While there was no slacking in the awesome monster art, the story wasn’t the usual caliber. The ending seemed forced and characters other than Bruttenholm were flat, almost as if on purpose. But the premise of technology interacting with the supernatural is certainly intriguing and something Hellboy comics have been light on lately.
The best thing about Lobster Johnson is his entourage. He has a full team of guys helping him who aren’t also superheroes, just regular guys. It easily makes him more likable, while still allowing him to have that shadowy badass persona. The story was fairly standard, with a regrettable spunky-reporter-girl as protagonist. I’m conflicted over the villain too. He was certainly cool and all, but lacking in any real development. Like Boba Fett or Darth Maul. But Mignola knows his pulp and has never disappointed.

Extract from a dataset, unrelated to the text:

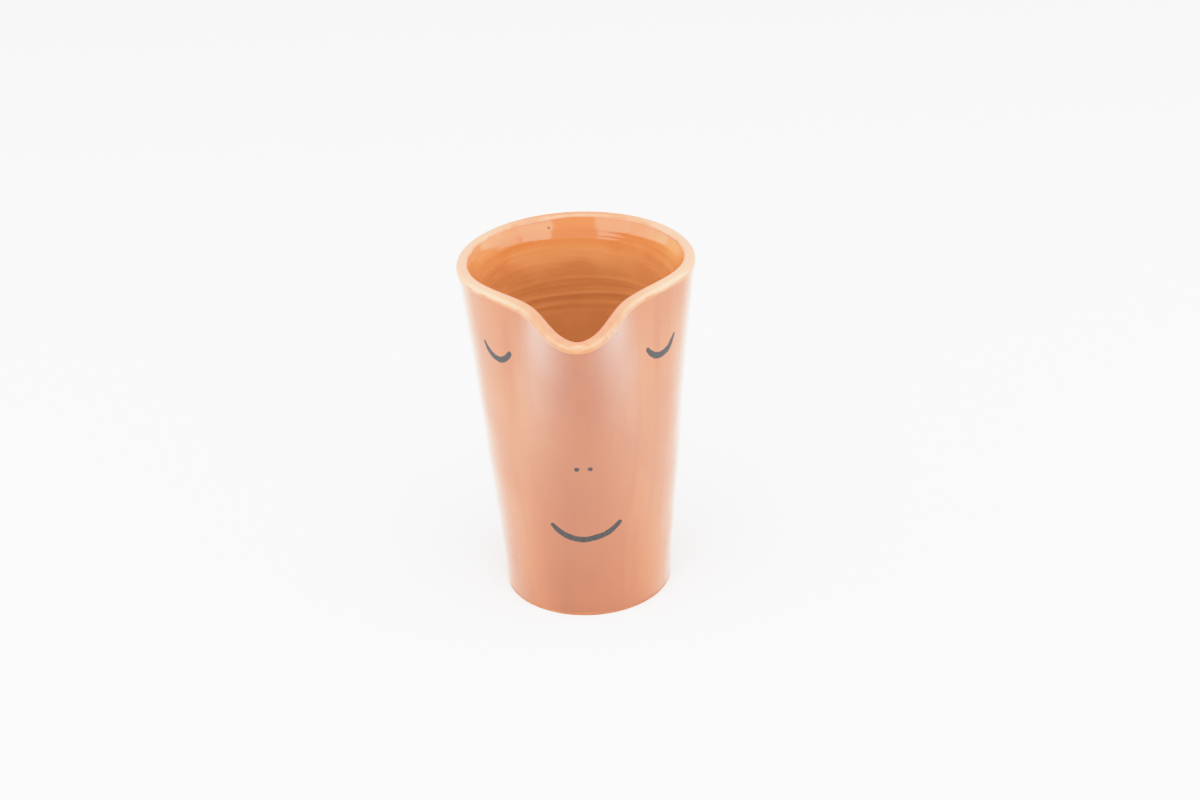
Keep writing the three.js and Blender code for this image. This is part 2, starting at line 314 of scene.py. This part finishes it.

I was worried that after they ended their first super-arc (14 TPB volumes!) it would take a while to get ramped back up. In this volume Houston and Seattle are both destroyed. And that’s just the tip of the epic iceberg. The characters are just so nuanced and perfectly utilized. Writing this review, I realize that the Hellboy universe is by far my favorite comic series, and that no one I know has read hardly any of it, especially B.P.R.D. It’s so good, peoples!
I love everything about the Hellboy universe. With all the sparkly, ripped, teenage vampires running around in media these days, it’s nice to see a vampire story where the vampires are truly terrifying. Baltimore is a fantastic lead and the monsters he fights (fungus zombies!) are wonderfully crafted.